Veja, portanto, que o art. 20
afirma expressamente que a divulgação de escritos ou a publicação da imagem de
uma pessoa poderão ser proibidas, a seu requerimento.
Quando o art. 20 fala em
“imagem”, ele não está apenas se referindo à imagem fisionômica do indivíduo
(seu retrato). A palavra “imagem” ali empregada tem três acepções:
a) Imagem-retrato: são as características fisionômicas da pessoa,
ou seja, o seu desenho, sua pintura, sua fotografia. A imagem-retrato é captada
pelos olhos.
b) Imagem-atributo: são as características imateriais (morais) por
meio das quais os outros enxergam aquela pessoa. É a personalidade, o caráter,
o comportamento da pessoa segundo a visão de quem a conhece.

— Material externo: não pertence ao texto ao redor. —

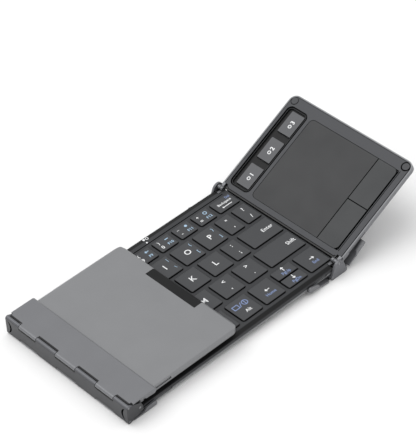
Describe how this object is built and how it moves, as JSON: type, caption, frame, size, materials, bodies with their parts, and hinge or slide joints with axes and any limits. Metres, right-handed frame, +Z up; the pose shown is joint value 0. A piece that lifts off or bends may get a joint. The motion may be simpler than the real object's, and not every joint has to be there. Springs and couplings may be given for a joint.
{
  "type": "folding keyboard",
  "caption": "Folding keyboard whose outer leaves turn on spine-and-wing seam hinges, with staggered key rows and a touch pad leaf with click and mode buttons, half open.",
  "frame": {"origin": "centre of the right spine's flat underside, on the table the keyboard stands on", "axes": "+Z up from the table, +X from the folded left leaf towards the raised right leaf, +Y from the space bar towards the number row"},
  "size_m": [0.2251, 0.098, 0.0424],
  "materials": {
    "cover_metal": "satin anodised",
    "frame_plastic": "matt moulded",
    "bezel_plastic": "matt moulded",
    "key_plastic": "fine matt texture",
    "wing_metal": "satin painted",
    "spine_metal": "satin painted",
    "knuckle_metal": "satin",
    "pin_steel": "bright",
    "plate_steel": "black",
    "battery_foil": "dull foil",
    "board": "solder mask",
    "pad_plastic": "very fine matt",
    "button_plastic": "matt",
    "mode_plastic": "satin",
    "window_plastic": "matt",
    "right_cover": "matt",
    "magnet_cap": "matt"
  },
  "bodies": {
    "base": {"base_shell": "cover_metal", "base_deck": "bezel_plastic", "base_key_plate": "plate_steel", "base_battery": "battery_foil", "base_board": "board", "base_screws": "plate_steel", "base_lugs": "knuckle_metal"},
    "left_hinge": {"left_spine": "spine_metal", "left_hinge_pins": "pin_steel"},
    "left_lower_wing": {"left_wing_lower": "wing_metal"},
    "left_upper_wing": {"left_wing_upper": "wing_metal"},
    "left_leaf": {"left_shell": "cover_metal", "left_deck": "bezel_plastic", "left_key_plate": "plate_steel", "left_lugs": "knuckle_metal", "left_antenna_window": "window_plastic"},
    "right_hinge": {"right_spine": "spine_metal", "right_hinge_pins": "pin_steel"},
    "right_base_wing": {"right_wing_base": "wing_metal"},
    "right_leaf_wing": {"right_wing_leaf": "wing_metal"},
    "right_leaf": {"right_shell": "right_cover", "right_deck": "frame_plastic", "right_lugs": "knuckle_metal", "right_magnets": "magnet_cap", "touchpad": "pad_plastic"},
    "key_0": {"key_0": "key_plastic"},
    "key_minus": {"key_minus": "key_plastic"},
    "key_equals": {"key_equals": "key_plastic"},
    "key_backspace": {"key_backspace": "key_plastic"},
    "key_o": {"key_o": "key_plastic"},
    "key_p": {"key_p": "key_plastic"},
    "key_quote": {"key_quote": "key_plastic"},
    "key_slash": {"key_slash": "key_plastic"},
    "key_k": {"key_k": "key_plastic"},
    "key_l": {"key_l": "key_plastic"},
    "key_semicolon": {"key_semicolon": "key_plastic"},
    "key_enter": {"key_enter": "key_plastic"},
    "key_comma": {"key_comma": "key_plastic"},
    "key_period": {"key_period": "key_plastic"},
    "key_shift": {"key_shift": "key_plastic"},
    "key_alt": {"key_alt": "key_plastic"},
    "key_left": {"key_left": "key_plastic"},
    "key_up": {"key_up": "key_plastic"},
    "key_down": {"key_down": "key_plastic"},
    "key_right": {"key_right": "key_plastic"},
    "keys_4_to_9": {"keys_4_to_9": "key_plastic"},
    "keys_r_to_i": {"keys_r_to_i": "key_plastic"},
    "keys_f_to_j": {"keys_f_to_j": "key_plastic"},
    "keys_c_to_m": {"keys_c_to_m": "key_plastic"},
    "key_space": {"key_space": "key_plastic"},
    "left_keys_numbers": {"left_keys_numbers": "key_plastic"},
    "left_keys_upper": {"left_keys_upper": "key_plastic"},
    "left_keys_home": {"left_keys_home": "key_plastic"},
    "left_keys_lower": {"left_keys_lower": "key_plastic"},
    "left_keys_thumb": {"left_keys_thumb": "key_plastic"},
    "click_left": {"click_left": "button_plastic"},
    "click_right": {"click_right": "button_plastic"},
    "mode_button_1": {"mode_button_1": "mode_plastic"},
    "mode_button_2": {"mode_button_2": "mode_plastic"},
    "mode_button_3": {"mode_button_3": "mode_plastic"}
  },
  "joints": [
    {"name": "left_hinge_turn", "type": "hinge", "parent": "base", "child": "left_hinge", "pos_m": [-0.15118, 0, 0.00648], "axis": [0, -1, 0], "range_deg": [0, 93]},
    {"name": "left_leaf_turn", "type": "hinge", "parent": "left_hinge", "child": "left_leaf", "pos_m": [-0.15118, 0, 0.00648], "axis": [0, -1, 0], "range_deg": [0, 90]},
    {"name": "left_lower_wing_turn", "type": "hinge", "parent": "left_hinge", "child": "left_lower_wing", "pos_m": [-0.15879, 0, 0.0014], "axis": [0, -1, 0], "range_deg": [-84.89, 0]},
    {"name": "left_upper_wing_turn", "type": "hinge", "parent": "left_hinge", "child": "left_upper_wing", "pos_m": [-0.15896, 0, 0.0113], "axis": [0, -1, 0], "range_deg": [0, 81]},
    {"name": "right_hinge_turn", "type": "hinge", "parent": "base", "child": "right_hinge", "pos_m": [0, 0, 0.0091], "axis": [0, -1, 0], "range_deg": [-2.01, 90.99]},
    {"name": "right_leaf_turn", "type": "hinge", "parent": "right_hinge", "child": "right_leaf", "pos_m": [0, 0, 0.0091], "axis": [0, -1, 0], "range_deg": [-28.79, 61.21]},
    {"name": "right_base_wing_turn", "type": "hinge", "parent": "right_hinge", "child": "right_base_wing", "pos_m": [-0.00495, 0, 0.0014], "axis": [0, -1, 0], "range_deg": [-83.06, 1.84]},
    {"name": "right_leaf_wing_turn", "type": "hinge", "parent": "right_hinge", "child": "right_leaf_wing", "pos_m": [0.00495, 0, 0.0014], "axis": [0, -1, 0], "range_deg": [-25.92, 55.09]},
    {"name": "key_0_press", "type": "slide", "parent": "base", "child": "key_0", "axis": [0.0173, 0, -0.9999], "range_m": [0, 0.001], "stiffness_N_per_m": 600},
    {"name": "key_minus_press", "type": "slide", "parent": "base", "child": "key_minus", "axis": [0.0173, 0, -0.9999], "range_m": [0, 0.001], "stiffness_N_per_m": 600},
    {"name": "key_equals_press", "type": "slide", "parent": "base", "child": "key_equals", "axis": [0.0173, 0, -0.9999], "range_m": [0, 0.001], "stiffness_N_per_m": 600},
    {"name": "key_backspace_press", "type": "slide", "parent": "base", "child": "key_backspace", "axis": [0.0173, 0, -0.9999], "range_m": [0, 0.001], "stiffness_N_per_m": 600},
    {"name": "key_o_press", "type": "slide", "parent": "base", "child": "key_o", "axis": [0.0173, 0, -0.9999], "range_m": [0, 0.001], "stiffness_N_per_m": 600},
    {"name": "key_p_press", "type": "slide", "parent": "base", "child": "key_p", "axis": [0.0173, 0, -0.9999], "range_m": [0, 0.001], "stiffness_N_per_m": 600},
    {"name": "key_quote_press", "type": "slide", "parent": "base", "child": "key_quote", "axis": [0.0173, 0, -0.9999], "range_m": [0, 0.001], "stiffness_N_per_m": 600},
    {"name": "key_slash_press", "type": "slide", "parent": "base", "child": "key_slash", "axis": [0.0173, 0, -0.9999], "range_m": [0, 0.001], "stiffness_N_per_m": 600},
    {"name": "key_k_press", "type": "slide", "parent": "base", "child": "key_k", "axis": [0.0173, 0, -0.9999], "range_m": [0, 0.001], "stiffness_N_per_m": 600},
    {"name": "key_l_press", "type": "slide", "parent": "base", "child": "key_l", "axis": [0.0173, 0, -0.9999], "range_m": [0, 0.001], "stiffness_N_per_m": 600},
    {"name": "key_semicolon_press", "type": "slide", "parent": "base", "child": "key_semicolon", "axis": [0.0173, 0, -0.9999], "range_m": [0, 0.001], "stiffness_N_per_m": 600},
    {"name": "key_enter_press", "type": "slide", "parent": "base", "child": "key_enter", "axis": [0.0173, 0, -0.9999], "range_m": [0, 0.001], "stiffness_N_per_m": 600},
    {"name": "key_comma_press", "type": "slide", "parent": "base", "child": "key_comma", "axis": [0.0173, 0, -0.9999], "range_m": [0, 0.001], "stiffness_N_per_m": 600},
    {"name": "key_period_press", "type": "slide", "parent": "base", "child": "key_period", "axis": [0.0173, 0, -0.9999], "range_m": [0, 0.001], "stiffness_N_per_m": 600},
    {"name": "key_shift_press", "type": "slide", "parent": "base", "child": "key_shift", "axis": [0.0173, 0, -0.9999], "range_m": [0, 0.001], "stiffness_N_per_m": 600},
    {"name": "key_alt_press", "type": "slide", "parent": "base", "child": "key_alt", "axis": [0.0173, 0, -0.9999], "range_m": [0, 0.001], "stiffness_N_per_m": 600},
    {"name": "key_left_press", "type": "slide", "parent": "base", "child": "key_left", "axis": [0.0173, 0, -0.9999], "range_m": [0, 0.001], "stiffness_N_per_m": 600},
    {"name": "key_up_press", "type": "slide", "parent": "base", "child": "key_up", "axis": [0.0173, 0, -0.9999], "range_m": [0, 0.001], "stiffness_N_per_m": 600},
    {"name": "key_down_press", "type": "slide", "parent": "base", "child": "key_down", "axis": [0.0173, 0, -0.9999], "range_m": [0, 0.001], "stiffness_N_per_m": 600},
    {"name": "key_right_press", "type": "slide", "parent": "base", "child": "key_right", "axis": [0.0173, 0, -0.9999], "range_m": [0, 0.001], "stiffness_N_per_m": 600},
    {"name": "keys_4_to_9_press", "type": "slide", "parent": "base", "child": "keys_4_to_9", "axis": [0.0173, 0, -0.9999], "range_m": [0, 0.001], "stiffness_N_per_m": 700},
    {"name": "keys_r_to_i_press", "type": "slide", "parent": "base", "child": "keys_r_to_i", "axis": [0.0173, 0, -0.9999], "range_m": [0, 0.001], "stiffness_N_per_m": 700},
    {"name": "keys_f_to_j_press", "type": "slide", "parent": "base", "child": "keys_f_to_j", "axis": [0.0173, 0, -0.9999], "range_m": [0, 0.001], "stiffness_N_per_m": 700},
    {"name": "keys_c_to_m_press", "type": "slide", "parent": "base", "child": "keys_c_to_m", "axis": [0.0173, 0, -0.9999], "range_m": [0, 0.001], "stiffness_N_per_m": 700},
    {"name": "key_space_press", "type": "slide", "parent": "base", "child": "key_space", "axis": [0.0173, 0, -0.9999], "range_m": [0, 0.001], "stiffness_N_per_m": 600},
    {"name": "left_keys_numbers_press", "type": "slide", "parent": "left_leaf", "child": "left_keys_numbers", "axis": [-0.0173, 0, 0.9999], "range_m": [0, 0.001], "stiffness_N_per_m": 700},
    {"name": "left_keys_upper_press", "type": "slide", "parent": "left_leaf", "child": "left_keys_upper", "axis": [-0.0173, 0, 0.9999], "range_m": [0, 0.001], "stiffness_N_per_m": 700},
    {"name": "left_keys_home_press", "type": "slide", "parent": "left_leaf", "child": "left_keys_home", "axis": [-0.0173, 0, 0.9999], "range_m": [0, 0.001], "stiffness_N_per_m": 700},
    {"name": "left_keys_lower_press", "type": "slide", "parent": "left_leaf", "child": "left_keys_lower", "axis": [-0.0173, 0, 0.9999], "range_m": [0, 0.001], "stiffness_N_per_m": 700},
    {"name": "left_keys_thumb_press", "type": "slide", "parent": "left_leaf", "child": "left_keys_thumb", "axis": [-0.0173, 0, 0.9999], "range_m": [0, 0.001], "stiffness_N_per_m": 700},
    {"name": "click_left_press", "type": "slide", "parent": "right_leaf", "child": "click_left", "axis": [0.4816, 0, -0.8764], "range_m": [0, 0.0004], "stiffness_N_per_m": 2000},
    {"name": "click_right_press", "type": "slide", "parent": "right_leaf", "child": "click_right", "axis": [0.4816, 0, -0.8764], "range_m": [0, 0.0004], "stiffness_N_per_m": 2000},
    {"name": "mode_button_1_press", "type": "slide", "parent": "right_leaf", "child": "mode_button_1", "axis": [0.4816, 0, -0.8764], "range_m": [0, 0.0004], "stiffness_N_per_m": 2500},
    {"name": "mode_button_2_press", "type": "slide", "parent": "right_leaf", "child": "mode_button_2", "axis": [0.4816, 0, -0.8764], "range_m": [0, 0.0004], "stiffness_N_per_m": 2500},
    {"name": "mode_button_3_press", "type": "slide", "parent": "right_leaf", "child": "mode_button_3", "axis": [0.4816, 0, -0.8764], "range_m": [0, 0.0004], "stiffness_N_per_m": 2500}
  ],
  "couplings": [
    {"joint": "left_lower_wing_turn", "follows": "left_hinge_turn", "ratio": -0.91279},
    {"joint": "left_upper_wing_turn", "follows": "left_leaf_turn", "ratio": 0.89996},
    {"joint": "right_base_wing_turn", "follows": "right_hinge_turn", "ratio": -0.91279},
    {"joint": "right_leaf_wing_turn", "follows": "right_leaf_turn", "ratio": 0.89996}
  ]
}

A imagem-atributo
é captada pelo coração.
c) Imagem-voz: são as características do timbre de voz da pessoa. É a
identificação da pessoa pela voz. O exemplo típico é o dos locutores de TV,
como Gil Gomes e Lombardi. A imagem-voz é captada pelo ouvido.
Em uma interpretação literal do
art. 20, as biografias não-autorizadas seriam proibidas, já que elas constituiriam
na divulgação ou publicação da imagem-atributo do biografado sem que este tenha
dado seu consentimento.
Diante disso, o biografado
poderia, invocando seu direito à imagem e à vida privada, pleitear judicialmente
providências para impedir ou fazer cessar essa publicação (art. 21 do CC). Em
outras palavras, o biografado poderia impedir a produção da biografia ou, se
ela já estivesse pronta, a sua comercialização.
O exemplo mais emblemático de
disputa judicial envolvendo o tema ocorreu no caso do cantor Roberto Carlos,
que processou o jornalista e escritor Paulo Cesar de Araújo, autor de sua
biografia não-autorizada chamada de “Roberto Carlos em detalhes” e que havia
sido lançada em dezembro de 2006 pela Editora Planeta, sendo proibida pela
Justiça em abril de 2007.
ADI 4815
Em 2012, a Associação Nacional
dos Editores de Livros (ANEL) ajuizou uma ação direta de inconstitucionalidade
no STF com o objetivo de declarar a inconstitucionalidade parcial dos arts. 20
e 21 do Código Civil.
O pedido principal da autora foi
para que o STF desse interpretação conforme a Constituição e declarasse que não
é necessário consentimento da pessoa biografada para a publicação ou veiculação
de obras biográficas, literárias ou audiovisuais.
O STF concordou com o pedido? As
biografias não-autorizadas podem ser publicadas mesmo sem prévia autorização do
biografado (ou de sua família)?
SIM. Por unanimidade, o STF
julgou procedente a ADI e declarou que não é necessária autorização prévia para
a publicação de biografias.
Liberdade de expressão
A CF/88 consagra a liberdade de
expressão em seu art. 5º, IX, prevendo que “é livre a expressão da atividade
intelectual, artística, científica e de comunicação, independentemente de
censura ou licença”.
No art. 220, § 2º, a Carta afirma
que é “vedada toda e qualquer censura de natureza política, ideológica e
artística”.
Desse modo, uma regra
infraconstitucional (Código Civil) não pode abolir o direito de expressão e
criação de obras literárias.
Direitos do biografado
Os Ministros fizeram, no entanto,
a ressalva de que os direitos do biografado não ficarão desprotegidos. A
biografia poderá ser lançada mesmo sem autorização do biografado, mas se se
ficar constatado que houve abuso da liberdade de expressão e violação à honra do
indivíduo retratado, este poderá pedir:
• a reparação dos danos morais e
materiais que sofreu;
• a retificação das informações
veiculadas;
• o direito de resposta;
• e até mesmo, em último caso, a
responsabilização penal do autor da obra.
Em suma:
Para que seja
publicada uma biografia NÃO é necessária autorização prévia do indivíduo
biografado, das demais pessoas retratadas, nem de seus familiares. Essa
autorização prévia seria uma forma de censura, não sendo compatível com a
liberdade de expressão consagrada pela CF/88.
Caso o
biografado ou qualquer outra pessoa retratada na biografia entenda que seus
direitos foram violados pela publicação, ele terá direito à reparação, que
poderá ser feita não apenas por meio de indenização pecuniária, como também por
outras formas, tais como a publicação de ressalva, de nova edição com correção,
de direito de resposta etc.
STF. Plenário.
ADI 4815, Rel. Min. Cármen Lúcia, julgado em 10/06/2015.